____ Data section

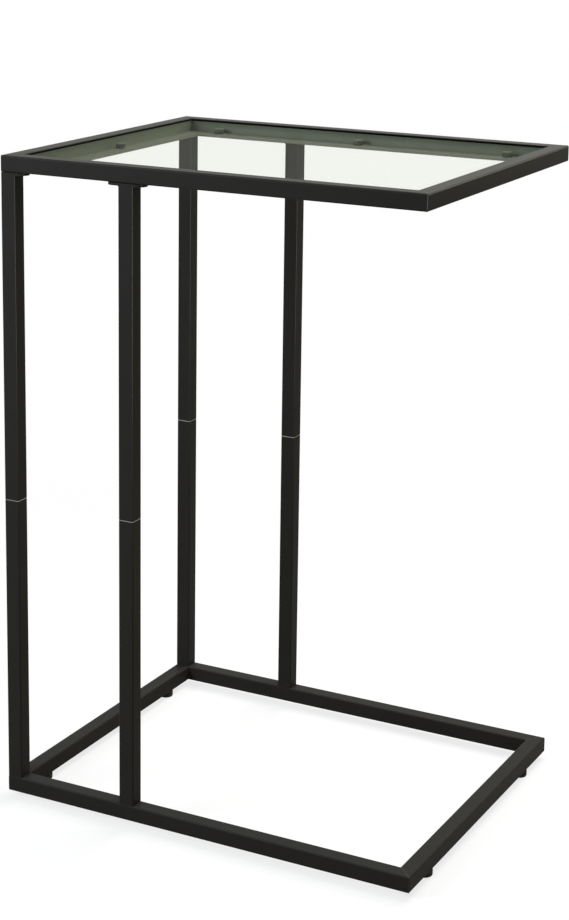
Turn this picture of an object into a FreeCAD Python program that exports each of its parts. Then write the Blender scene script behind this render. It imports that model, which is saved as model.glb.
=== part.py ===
import FreeCAD, Part
import math
import os

from FreeCAD import Placement, Rotation, Vector

# C-shaped side table, in millimetres. +Z is up and +X points to the open side.
# The origin is on the floor, under the middle of the table's outline.

# Outline
table_length = 442.0  # X, leg side to open side
table_depth = 356.0  # Y
table_height = 656.0  # floor to the top of the top frame

# Square steel tube of both frames and of the legs
tube_size = 16.0
tube_wall = 1.2
tube_outer_radius = 1.5
tube_inner_radius = 0.4

# Legs
inner_leg_offset = 131.0  # corner leg to inner leg, along X
seam_height = 314.0  # floor to the middle of the seam between the leg's two tubes

# Threads, as plain cylinders
thread_clearance = 0.05  # between a male and a female thread, on the radius
thread_chamfer = 0.6

# Plates on top of the legs
plate_thickness = 2.5
plate_overhang = 10.5  # past the leg's face
plate_long_overhang = 14.0  # the same, of an arm that points to the leg side

# Countersunk screws through the plates
plate_screw_diameter = 4.0
plate_screw_head = 7.6
plate_screw_length = 14.0
plate_screw_key = 2.5  # across flats
plate_screw_key_depth = 1.4
plate_screw_hole_play = 0.25  # on the radius
plate_screw_sink = 0.1  # the head lies this far inside the plate

# Rivet nuts in the top frame
plate_nut_body = 6.0
plate_nut_flange = 8.5
plate_nut_flange_thickness = 0.3
plate_nut_bulge = 8.2
plate_nut_bulge_height = 3.0
plate_nut_length = 11.0  # above the flange

# Threaded inserts in the leg tubes
insert_length = 20.0
insert_side_gap = 0.1
insert_edge_radius = 0.5
seam_lip_thickness = 0.8
seam_lip_inset = 0.2

# Studs between the leg's two tubes
joining_stud_diameter = 8.0
joining_stud_length = 30.0

# Bolts that hold the legs to the base
base_bolt_diameter = 6.0
base_bolt_head = 10.0
base_bolt_head_height = 5.0
base_bolt_length = 18.0  # under the head
base_bolt_key = 5.0  # across flats
base_bolt_key_depth = 3.0
base_bolt_hole_play = 0.3  # on the radius
base_bolt_access_play = 1.0  # around the head, on the radius

# Ledge bars inside the top frame
ledge_width = 18.5
ledge_thickness = 3.0

# Glass top
glass_thickness = 5.0
glass_recess = 2.5  # below the top of the frame
glass_side_gap = 1.0
glass_corner_radius = 4.0
glass_edge_radius = 0.8

# Bumpers under the glass
bumper_diameter = 10.0
bumper_end_inset = 40.0  # from the frame's inner face to the outermost bumper

# Levelling feet
foot_height = 7.0  # floor to the underside of the base
foot_inset = 54.0  # table's face to the foot's middle, along Y
foot_pad_diameter = 16.0
foot_pad_round = 1.0
foot_pad_floor = 1.6  # of the pad, under the stud's head
foot_pad_key_hole = 5.0
foot_stud_diameter = 6.0
foot_stud_head = 10.0
foot_stud_head_height = 2.0
foot_stud_key = 4.0  # across flats
foot_stud_key_depth = 1.4
foot_stud_reach = 11.5  # above the underside of the base
foot_running_gap = 0.05
foot_nut_body = 9.0
foot_nut_flange = 13.0
foot_nut_flange_thickness = 0.8
foot_nut_bulge = 11.5
foot_nut_bulge_height = 3.0
foot_nut_length = 10.0  # above the flange

# Sections
tube_bore = tube_size - 2 * tube_wall
half_tube = tube_size / 2
half_length = table_length / 2
half_depth = table_depth / 2
opening_length = table_length - 2 * tube_size
opening_depth = table_depth - 2 * tube_size

# Heights
base_bottom = foot_height
base_top = base_bottom + tube_size
lower_leg_top = seam_height - seam_lip_thickness / 2
upper_leg_bottom = seam_height + seam_lip_thickness / 2
top_frame_bottom = table_height - tube_size
plate_top = top_frame_bottom - plate_nut_flange_thickness
plate_bottom = plate_top - plate_thickness
ledge_top = top_frame_bottom + ledge_thickness
glass_bottom = table_height - glass_recess - glass_thickness

# Places of the legs: name, X, Y, and the directions in which the plate reaches past the leg
corner_leg_x = half_tube - half_length
inner_leg_x = corner_leg_x + inner_leg_offset
leg_y = half_depth - half_tube
legs = (
    ("near_corner", corner_leg_x, -leg_y, (Vector(1, 0, 0), Vector(0, 1, 0))),
    ("near_inner", inner_leg_x, -leg_y, (Vector(1, 0, 0), Vector(-1, 0, 0))),
    ("far_corner", corner_leg_x, leg_y, (Vector(1, 0, 0), Vector(0, -1, 0))),
    ("far_inner", inner_leg_x, leg_y, (Vector(1, 0, 0), Vector(-1, 0, 0))),
)

# Rails of a frame, in order round its corners
rail_names = ("near", "open_side", "far", "leg_side")

# Places of the feet
foot_x = half_length - half_tube
foot_y = half_depth - foot_inset
feet = (
    ("near_leg_side", -foot_x, -foot_y),
    ("near_open_side", foot_x, -foot_y),
    ("far_leg_side", -foot_x, foot_y),
    ("far_open_side", foot_x, foot_y),
)


def moved(shape, x, y, z):
    """A copy of the shape, moved from the origin to a place."""
    copy = shape.copy()
    copy.translate(Vector(x, y, z))
    return copy


def is_upright(edge):
    """Whether an edge runs along Z."""
    start, end = edge.Vertexes[0].Point, edge.Vertexes[-1].Point
    return math.hypot(end.x - start.x, end.y - start.y) < Part.Precision.confusion()


def upright_bar(size_x, size_y, corner_radius, height):
    """A bar with round upright edges, centred on the Z axis, from Z = 0."""
    bar = Part.makeBox(size_x, size_y, height, Vector(-size_x / 2, -size_y / 2, 0))
    return bar.makeFillet(corner_radius, [edge for edge in bar.Edges if is_upright(edge)])


def turned(profile):
    """A solid of revolution about Z from (radius, height) points."""
    points = [Vector(radius, 0, height) for radius, height in profile]
    face = Part.Face(Part.makePolygon(points + points[:1]))
    return face.revolve(Vector(0, 0, 0), Vector(0, 0, 1), 360)


def thread_end(radius, end):
    """The last points of a screw's profile: its chamfered end."""
    return ((radius, end - thread_chamfer), (radius - thread_chamfer, end), (0, end))


def hexagon(across_flats, height):
    """A hexagonal prism on the Z axis, from Z = 0."""
    radius = across_flats / math.sqrt(3)
    angles = [math.radians(60 * corner) for corner in range(6)]
    points = [Vector(radius * math.cos(angle), radius * math.sin(angle), 0) for angle in angles]
    face = Part.Face(Part.makePolygon(points + points[:1]))
    return face.extrude(Vector(0, 0, height))


def hole(x, y, diameter, low, high):
    """The tool that drills an upright hole."""
    return Part.makeCylinder(diameter / 2, high - low, Vector(x, y, low))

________

Written problem
Begin with the first line of the data above and, please, print each line exactly until you have printed the line containing "# The origin"; print nothing else.

Worked solution
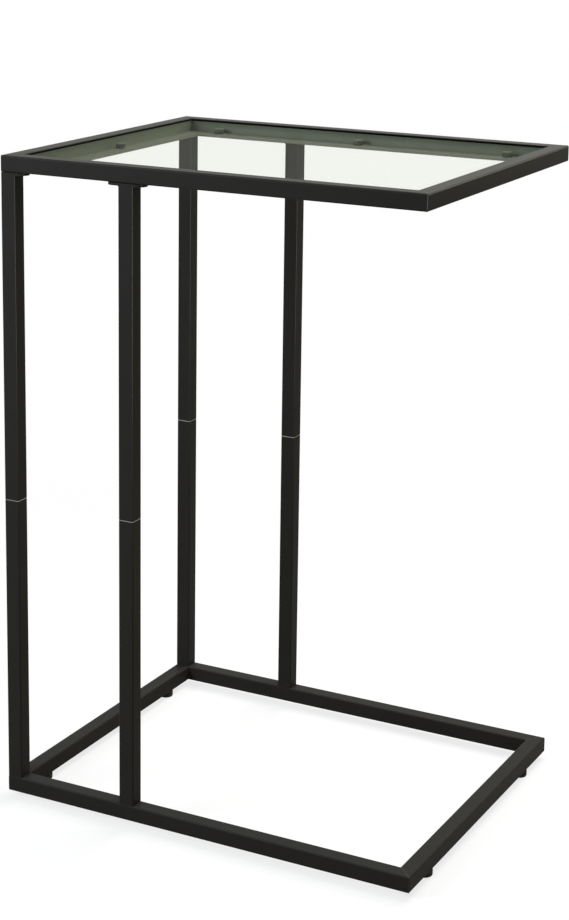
Turn this picture of an object into a FreeCAD Python program that exports each of its parts. Then write the Blender scene script behind this render. It imports that model, which is saved as model.glb.
=== part.py ===
import FreeCAD, Part
import math
import os

from FreeCAD import Placement, Rotation, Vector

# C-shaped side table, in millimetres. +Z is up and +X points to the open side.
# The origin is on the floor, under the middle of the table's outline.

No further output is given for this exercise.